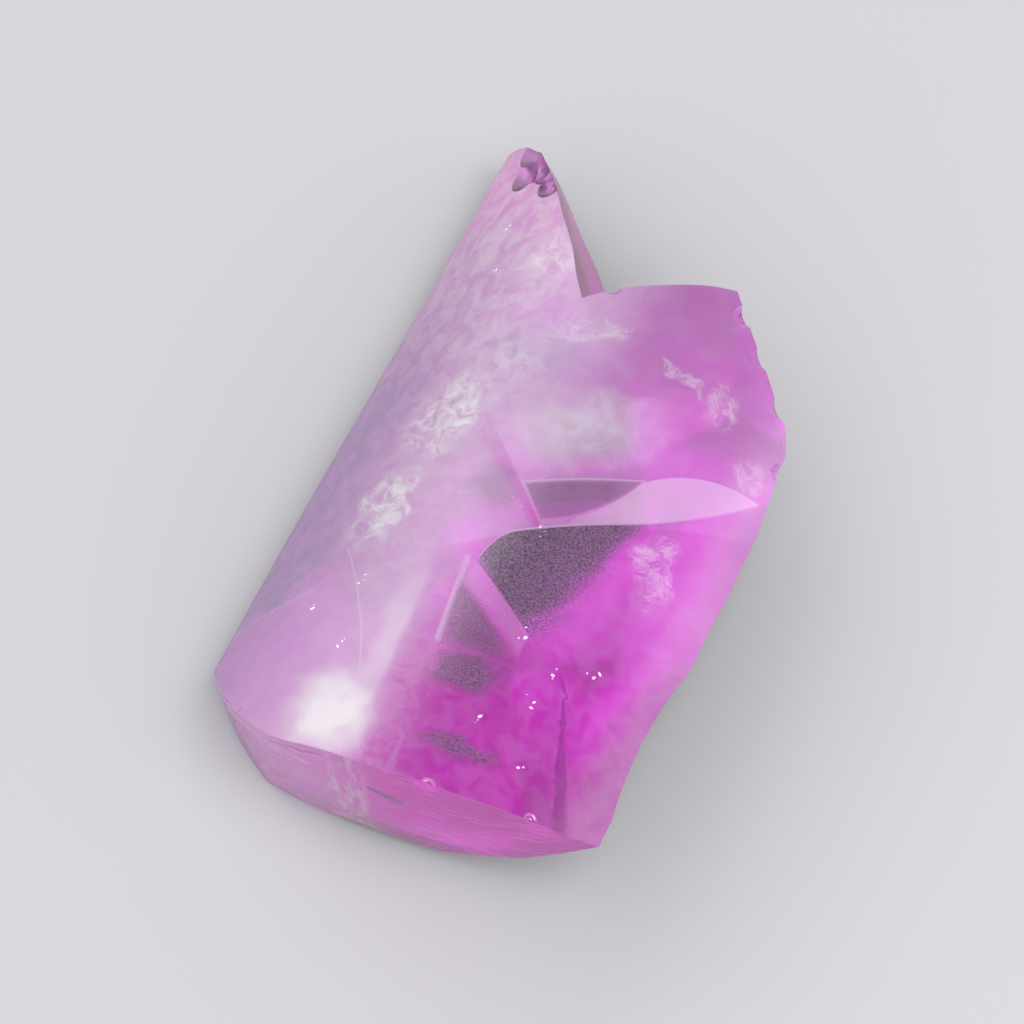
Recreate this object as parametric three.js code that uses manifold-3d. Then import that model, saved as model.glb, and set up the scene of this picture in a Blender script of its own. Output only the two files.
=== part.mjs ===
// A rough zircon crystal: one piece split from a grown rod of crystal, in millimetres, +Z up.
// The rod's frosted skin is the rounded top and the left side. Every other face is a break:
// shell-shaped fractures with rings round the point where each was struck.
// The rod's axis runs along Y. The stone lies on its split face, with its butt end at -Y
// and its long tongue at +Y. Its origin is under the middle of its box.
import * as THREE from "three";
import { mergeVertices } from "three/addons/utils/BufferGeometryUtils.js";
import Module from "manifold-3d";

const wasm = await Module();
wasm.setup();

// Driving dimensions.
const SKIN_RADIUS = 20.8; // the rod that the stone was split from
const STONE_HEIGHT = 17; // split face to the crown of the skin
const STONE_LENGTH = 59; // butt end to the tip of the tongue
const RIGHT_EDGE = 13.6; // how far right of the rod's axis the skin goes

// How finely the faces are cut.
const SKIN_SIDES = 112;
const SKIN_BANDS = 10;
const FACE_SPOKES = 48;
const CHIP_SIDES = 11;

const RADIANS = Math.PI / 180;
const AXIS_HEIGHT = STONE_HEIGHT - SKIN_RADIUS;
const BUTT = -0.38 * STONE_LENGTH; // where the butt end crosses the rod's axis
const TIP = BUTT + STONE_LENGTH;

// Height of the skin at a place across the rod.
const skinHeight = (x) => AXIS_HEIGHT + Math.sqrt(SKIN_RADIUS ** 2 - x ** 2);

// A closed three.js geometry as a solid that can be cut and joined.
function solidOf(geometry) {
  const bare = geometry.index ? geometry.toNonIndexed() : geometry.clone();
  bare.deleteAttribute("normal");
  bare.deleteAttribute("uv");
  const merged = mergeVertices(bare, 1e-4);
  const vertProperties = merged.attributes.position.array;
  const triVerts = new Uint32Array(merged.index.array);
  const solid = new wasm.Manifold(new wasm.Mesh({ numProp: 3, vertProperties, triVerts }));
  if (solid.volume() > 0) return solid;
  for (let i = 0; i < triVerts.length; i += 3) {
    const first = triVerts[i];
    triVerts[i] = triVerts[i + 1];
    triVerts[i + 1] = first;
  }
  return new wasm.Manifold(new wasm.Mesh({ numProp: 3, vertProperties, triVerts }));
}

// The rod, swelling and narrowing very slightly as it grew.
function grownRod() {
  const rod = new THREE.CylinderGeometry(
    SKIN_RADIUS, SKIN_RADIUS, STONE_LENGTH * 1.3, SKIN_SIDES, SKIN_BANDS,
  );
  const place = rod.attributes.position;
  for (let i = 0; i < place.count; i++) {
    const swell = 1 + 0.003 * Math.sin(place.getY(i) * 0.16 + 0.8);
    place.setX(i, place.getX(i) * swell);
    place.setZ(i, place.getZ(i) * swell);
  }
  rod.translate(0, (BUTT + TIP) / 2, AXIS_HEIGHT);
  return solidOf(rod);
}

// What broke away at one fracture, as a solid. The broken face passes through `at` and faces
// away from the stone: `turn` is the way it faces in plan, in degrees from +X, and `lean` is
// how far it looks up or, below zero, down. `across` and `upright` are its bend radii, positive
// where the stone bulges and negative where it is hollow. Rings `ring` apart and `relief` deep
// run round the struck point, which is `strike` across and up from `at`. A hollow scar is `sink`
// deep in the face that it is struck on, and its `reach` is past its rim.
function brokenAway(face) {
  const { at, turn, lean, across = Infinity, upright = Infinity, sink = 0 } = face;
  const { strike = [0, 0], ring = 3.5, relief = 0.1, reach = 60, depth = 40 } = face;
  const profile = [new THREE.Vector2(0, relief)];
  for (let i = 1; (i + 1) * ring < reach; i++) {
    profile.push(new THREE.Vector2(i * ring, i % 2 ? -relief : relief));
  }
  profile.push(new THREE.Vector2(reach, 0));
  profile.push(new THREE.Vector2(reach, -depth));
  profile.push(new THREE.Vector2(0, -depth));
  const shell = new THREE.LatheGeometry(profile, FACE_SPOKES);
  const place = shell.attributes.position;
  for (let i = 0; i < place.count; i++) {
    const u = place.getX(i) + strike[0];
    const v = place.getZ(i) + strike[1];
    const bend = u ** 2 / (2 * across) + v ** 2 / (2 * upright) + sink;
    const broken = place.getY(i) > -depth;
    place.setXYZ(i, u, broken ? place.getY(i) + bend : -depth, v);
  }
  const away = new THREE.Vector3(
    Math.cos(lean * RADIANS) * Math.cos(turn * RADIANS),
    Math.cos(lean * RADIANS) * Math.sin(turn * RADIANS),
    Math.sin(lean * RADIANS),
  );
  const right = new THREE.Vector3(-Math.sin(turn * RADIANS), Math.cos(turn * RADIANS), 0);
  const inward = away.clone().negate();
  const up = new THREE.Vector3().crossVectors(right, inward);
  shell.applyMatrix4(new THREE.Matrix4().makeBasis(right, inward, up).setPosition(...at));
  return solidOf(shell);
}

// A small chip knocked off the skin or its edge at a place across and along the rod.
function chip(x, y, radius, sink) {
  const lift = (radius - sink) / SKIN_RADIUS;
  const ball = new THREE.SphereGeometry(radius, CHIP_SIDES, CHIP_SIDES - 3);
  ball.rotateX(x + y);
  ball.translate(x * (1 + lift), y, skinHeight(x) + (skinHeight(x) - AXIS_HEIGHT) * lift);
  return solidOf(ball);
}

// The flat split face that the stone rests on.
function belowTheSplit() {
  const block = new THREE.BoxGeometry(4 * SKIN_RADIUS, 2 * STONE_LENGTH, SKIN_RADIUS * 2);
  block.translate(0, 0, -SKIN_RADIUS);
  return solidOf(block);
}

// The long right-hand break, which undercuts the skin from end to end.
const flank = {
  at: [RIGHT_EDGE - 6.2, -2, skinHeight(RIGHT_EDGE) - 5.9],
  turn: 0, lean: -46, upright: -90, strike: [-22, 3], ring: 4,
};
// A facet beyond it, turned a little towards the tongue.
const lens = { at: [6.4, 9, 5], turn: 12, lean: -47, strike: [14, 2], relief: 0.06, ring: 4 };
// The lower right facet, between the long break and the split face.
const keel = { at: [5.5, -11.1, 4.1], turn: -8, lean: -56.5, strike: [-16, 6], relief: 0.08 };
// The slanting break at the upper right corner, and the elbow where it runs into the flank.
const shoulder = { at: [7.5, 21.9, 15.6], turn: 51, lean: -24, across: -60, strike: [-6, 0] };
const elbow = { at: [RIGHT_EDGE - 1.3, 17.2, 12.9], turn: 34, lean: -30, relief: 0.06 };
// The butt end, which bulges, struck just under the skin.
const butt = { at: [-3, BUTT, 13], turn: -88, lean: -4, across: 60, upright: 60, strike: [-3, 3] };
// The left corner of the butt end.
const corner = { at: [-16.8, -17.6, 5], turn: -130, lean: -6, across: 22, strike: [5, 6], ring: 2.5 };
// The break across the top, which leaves the tongue standing beside it.
const crest = { at: [-0.9, 22.1, STONE_HEIGHT], turn: 117, lean: -37, upright: -80, strike: [-8, 0] };
// The tongue's side of the notch.
const notch = { at: [-11.5, 28.4, 13.5], turn: 42, lean: 16, across: 85, strike: [12, 0] };
// The underside of the tongue, which thins it towards the tip, and its blunt end.
const tongue = { at: [-14, 19, 0], turn: 90, lean: -77, relief: 0.08, strike: [0, 16] };
const tongueEnd = { at: [-18, TIP - 0.8, 5], turn: 80, lean: 10, ring: 1.5, relief: 0.03, reach: 20 };
// Hollow scars: the heel at the lower right, and three shallow ones in the split face.
const heel = {
  at: [9.2, -10.5, 7.8], turn: 0, lean: -46,
  across: -30, upright: -26, sink: 1, reach: 12, ring: 2,
};
const splitFace = { turn: 60, lean: -90, ring: 1.5 };
const scars = [
  { ...splitFace, at: [-1, 7.2, 0], across: -14, upright: -14, sink: 0.4, reach: 6 },
  { ...splitFace, at: [-2.2, -5.5, 0], across: -14, upright: -18, sink: 0.3, reach: 6 },
  { ...splitFace, at: [-11, 3, 0], across: -90, upright: -50, sink: 0.5, reach: 14, ring: 2.5 },
];

// Chips knocked off since: two at the tip and a flake between them, some bites along the
// upper right edge, a pit at the top edge, and bruises along the edge of the butt end.
const chips = [
  chip(-15.5, 31.2, 1.9, 0.7),
  chip(-12.7, 29.6, 1.4, 0.6),
  chip(-15.9, 34.5, 2.4, 1),
  chip(6.3, 23, 1, 0.5),
  chip(8.9, 20.9, 1.2, 0.5),
  chip(11.6, 18.4, 1.1, 0.6),
  chip(13.2, 13.8, 1, 0.3),
  chip(-3.4, 20.7, 0.7, 0.35),
  chip(-14.2, -20.5, 1.1, 0.4),
  chip(2, -22.3, 1.3, 0.5),
  chip(9.2, -20.8, 1.2, 0.5),
];

let stone = grownRod().subtract(belowTheSplit());
for (const face of [flank, lens, keel, shoulder, elbow, butt, corner, tongue, tongueEnd, heel]) {
  stone = stone.subtract(brokenAway(face));
}
stone = stone.subtract(brokenAway(crest).intersect(brokenAway(notch)));
for (const scar of scars) stone = stone.subtract(brokenAway(scar));
for (const bite of chips) stone = stone.subtract(bite);

const cut = stone.getMesh();
const surface = new THREE.BufferGeometry();
surface.setAttribute("position", new THREE.BufferAttribute(cut.vertProperties, 3));
surface.setIndex(new THREE.BufferAttribute(cut.triVerts, 1));
surface.computeBoundingBox();
const middle = surface.boundingBox.getCenter(new THREE.Vector3());
surface.translate(-middle.x, -middle.y, -surface.boundingBox.min.z);
surface.computeVertexNormals();

const pinkCrystal = new THREE.MeshStandardMaterial({ color: 0xc868bc, roughness: 0.3, metalness: 0 });
const crystal = new THREE.Mesh(surface, pinkCrystal);
crystal.name = "crystal";

const part = new THREE.Group();
part.add(crystal);
export default part;
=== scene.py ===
import math
import bpy
from mathutils import Matrix, Vector


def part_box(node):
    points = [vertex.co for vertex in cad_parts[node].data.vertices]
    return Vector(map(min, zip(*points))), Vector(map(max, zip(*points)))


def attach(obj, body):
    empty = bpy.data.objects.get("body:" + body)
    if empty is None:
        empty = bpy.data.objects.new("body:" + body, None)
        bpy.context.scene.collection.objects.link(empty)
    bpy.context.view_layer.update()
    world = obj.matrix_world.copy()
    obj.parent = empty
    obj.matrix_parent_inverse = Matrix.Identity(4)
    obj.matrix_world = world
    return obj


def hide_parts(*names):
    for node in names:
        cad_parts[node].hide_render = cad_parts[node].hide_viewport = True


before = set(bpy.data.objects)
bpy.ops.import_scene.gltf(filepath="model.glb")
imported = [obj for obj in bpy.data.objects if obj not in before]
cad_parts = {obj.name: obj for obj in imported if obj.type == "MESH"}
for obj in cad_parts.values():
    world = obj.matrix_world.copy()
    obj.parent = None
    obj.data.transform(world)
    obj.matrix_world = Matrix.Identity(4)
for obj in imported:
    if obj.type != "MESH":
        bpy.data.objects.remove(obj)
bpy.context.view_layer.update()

# The viewpoint: from in front, a little to the right and well above, with a long lens, so that the
# stone's frosted top, its butt end and its undercut right flank all show.
stone_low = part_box("crystal")[0]
MM = 0.001
view_turn = math.radians(25.2)
view_height = math.radians(60)
view_distance = 307.2 * MM
aim = Vector((stone_low.x + 18.5 * MM, stone_low.y + 22.65 * MM, 16.9 * MM))
lens = bpy.data.cameras.new("camera")
lens.lens = 150
lens.sensor_width = 36
lens.clip_start = 0.01
camera = bpy.data.objects.new("camera", lens)
bpy.context.scene.collection.objects.link(camera)
towards = Vector((
    math.sin(view_turn) * math.cos(view_height),
    -math.cos(view_turn) * math.cos(view_height),
    math.sin(view_height),
))
camera.location = aim + towards * view_distance
camera.rotation_euler = (math.pi / 2 - view_height, 0, view_turn)
bpy.context.scene.camera = camera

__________

Begin with the first line of the listing and copy exactly through the line that contains "const skinHeight = (x)", please, keeping both ends and leaving out everything after.

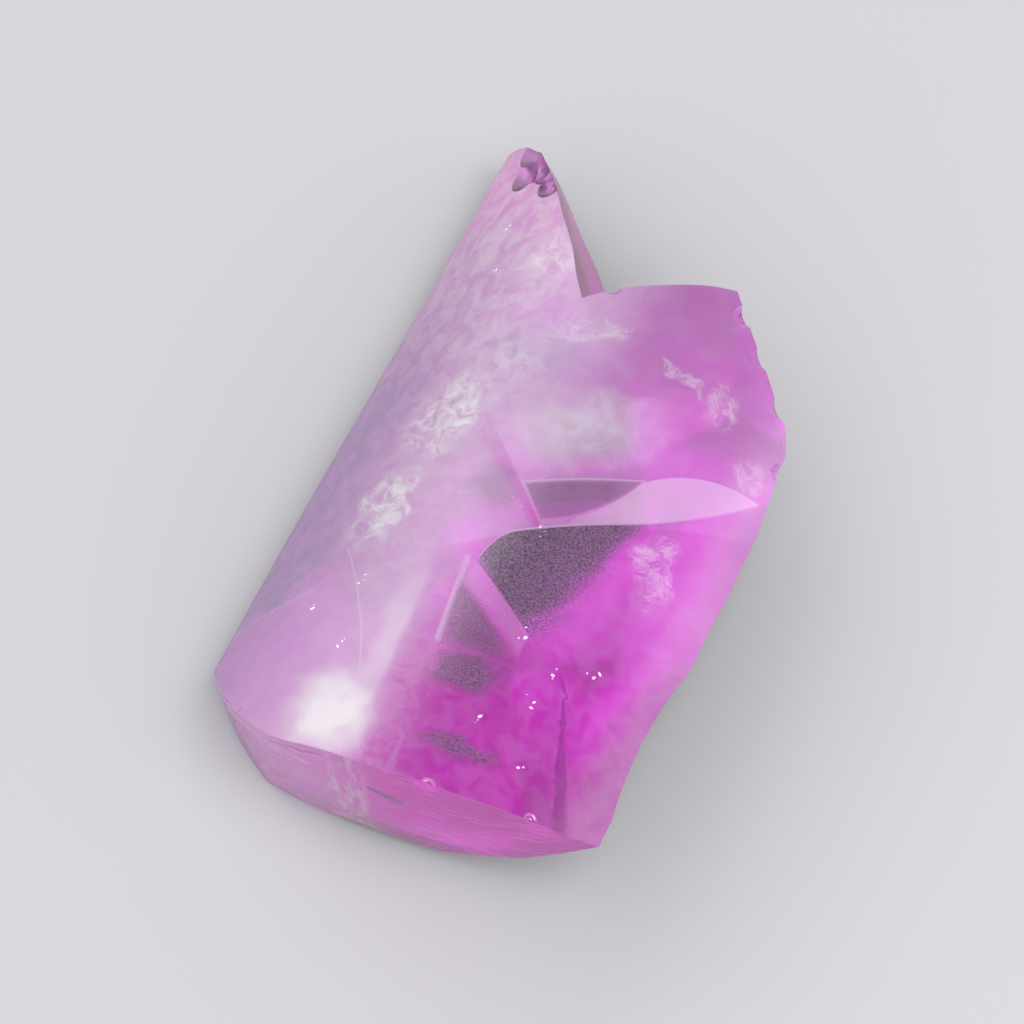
Recreate this object as parametric three.js code that uses manifold-3d. Then import that model, saved as model.glb, and set up the scene of this picture in a Blender script of its own. Output only the two files.
=== part.mjs ===
// A rough zircon crystal: one piece split from a grown rod of crystal, in millimetres, +Z up.
// The rod's frosted skin is the rounded top and the left side. Every other face is a break:
// shell-shaped fractures with rings round the point where each was struck.
// The rod's axis runs along Y. The stone lies on its split face, with its butt end at -Y
// and its long tongue at +Y. Its origin is under the middle of its box.
import * as THREE from "three";
import { mergeVertices } from "three/addons/utils/BufferGeometryUtils.js";
import Module from "manifold-3d";

const wasm = await Module();
wasm.setup();

// Driving dimensions.
const SKIN_RADIUS = 20.8; // the rod that the stone was split from
const STONE_HEIGHT = 17; // split face to the crown of the skin
const STONE_LENGTH = 59; // butt end to the tip of the tongue
const RIGHT_EDGE = 13.6; // how far right of the rod's axis the skin goes

// How finely the faces are cut.
const SKIN_SIDES = 112;
const SKIN_BANDS = 10;
const FACE_SPOKES = 48;
const CHIP_SIDES = 11;

const RADIANS = Math.PI / 180;
const AXIS_HEIGHT = STONE_HEIGHT - SKIN_RADIUS;
const BUTT = -0.38 * STONE_LENGTH; // where the butt end crosses the rod's axis
const TIP = BUTT + STONE_LENGTH;

// Height of the skin at a place across the rod.
const skinHeight = (x) => AXIS_HEIGHT + Math.sqrt(SKIN_RADIUS ** 2 - x ** 2);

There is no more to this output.